**DATASET EXTRACT:**
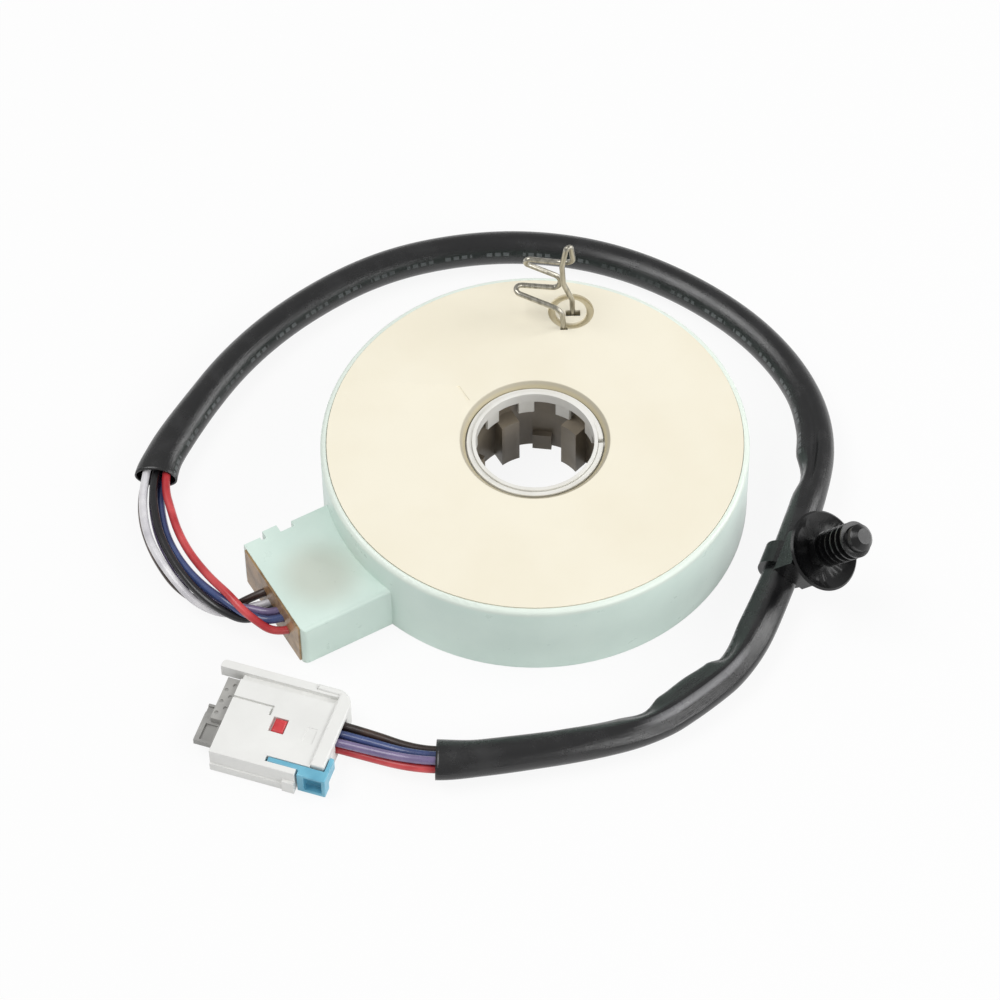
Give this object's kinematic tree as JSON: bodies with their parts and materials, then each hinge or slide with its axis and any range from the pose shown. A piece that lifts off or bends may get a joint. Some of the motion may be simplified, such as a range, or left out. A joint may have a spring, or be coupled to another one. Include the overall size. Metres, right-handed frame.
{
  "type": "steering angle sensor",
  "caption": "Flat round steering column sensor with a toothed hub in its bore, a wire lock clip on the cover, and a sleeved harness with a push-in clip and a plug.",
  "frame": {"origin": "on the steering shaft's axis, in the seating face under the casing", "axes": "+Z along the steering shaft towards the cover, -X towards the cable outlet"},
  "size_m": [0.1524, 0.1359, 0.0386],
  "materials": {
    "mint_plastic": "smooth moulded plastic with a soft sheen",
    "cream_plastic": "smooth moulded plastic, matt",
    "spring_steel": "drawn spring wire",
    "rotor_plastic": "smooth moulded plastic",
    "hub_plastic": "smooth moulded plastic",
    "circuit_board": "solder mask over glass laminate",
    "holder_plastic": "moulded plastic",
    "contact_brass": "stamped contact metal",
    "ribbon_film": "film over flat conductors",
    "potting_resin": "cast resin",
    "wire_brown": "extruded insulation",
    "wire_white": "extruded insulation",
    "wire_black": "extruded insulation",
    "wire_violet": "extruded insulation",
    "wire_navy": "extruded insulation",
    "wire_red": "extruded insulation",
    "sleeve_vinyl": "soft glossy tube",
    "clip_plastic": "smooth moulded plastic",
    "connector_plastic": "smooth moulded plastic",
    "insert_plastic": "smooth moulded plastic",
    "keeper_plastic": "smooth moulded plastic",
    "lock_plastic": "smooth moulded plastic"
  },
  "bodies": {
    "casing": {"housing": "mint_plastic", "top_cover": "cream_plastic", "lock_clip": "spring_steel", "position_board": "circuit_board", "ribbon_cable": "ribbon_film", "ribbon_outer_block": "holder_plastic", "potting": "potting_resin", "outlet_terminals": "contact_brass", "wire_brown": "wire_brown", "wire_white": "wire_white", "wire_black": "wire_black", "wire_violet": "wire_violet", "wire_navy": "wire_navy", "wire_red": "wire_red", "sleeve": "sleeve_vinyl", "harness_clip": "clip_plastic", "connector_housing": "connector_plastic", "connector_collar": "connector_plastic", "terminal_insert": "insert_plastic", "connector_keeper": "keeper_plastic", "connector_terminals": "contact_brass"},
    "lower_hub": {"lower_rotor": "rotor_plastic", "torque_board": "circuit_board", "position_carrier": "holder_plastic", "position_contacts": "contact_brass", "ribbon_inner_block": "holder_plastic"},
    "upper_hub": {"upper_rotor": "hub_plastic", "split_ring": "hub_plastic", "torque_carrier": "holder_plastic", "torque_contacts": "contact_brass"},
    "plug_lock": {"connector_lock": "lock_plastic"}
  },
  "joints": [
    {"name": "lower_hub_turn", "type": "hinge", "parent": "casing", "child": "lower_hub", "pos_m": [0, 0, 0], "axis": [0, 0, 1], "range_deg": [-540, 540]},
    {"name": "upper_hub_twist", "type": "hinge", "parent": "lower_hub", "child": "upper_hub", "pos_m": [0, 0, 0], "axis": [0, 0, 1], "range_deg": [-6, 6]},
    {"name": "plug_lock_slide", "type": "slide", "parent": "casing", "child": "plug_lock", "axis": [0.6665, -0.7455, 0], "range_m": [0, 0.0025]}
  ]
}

**EXERCISE:** Select and copy each line from the data that includes the word "bodies".

**WORKED ANSWER:**
Give this object's kinematic tree as JSON: bodies with their parts and materials, then each hinge or slide with its axis and any range from the pose shown. A piece that lifts off or bends may get a joint. Some of the motion may be simplified, such as a range, or left out. A joint may have a spring, or be coupled to another one. Include the overall size. Metres, right-handed frame.
  "bodies": {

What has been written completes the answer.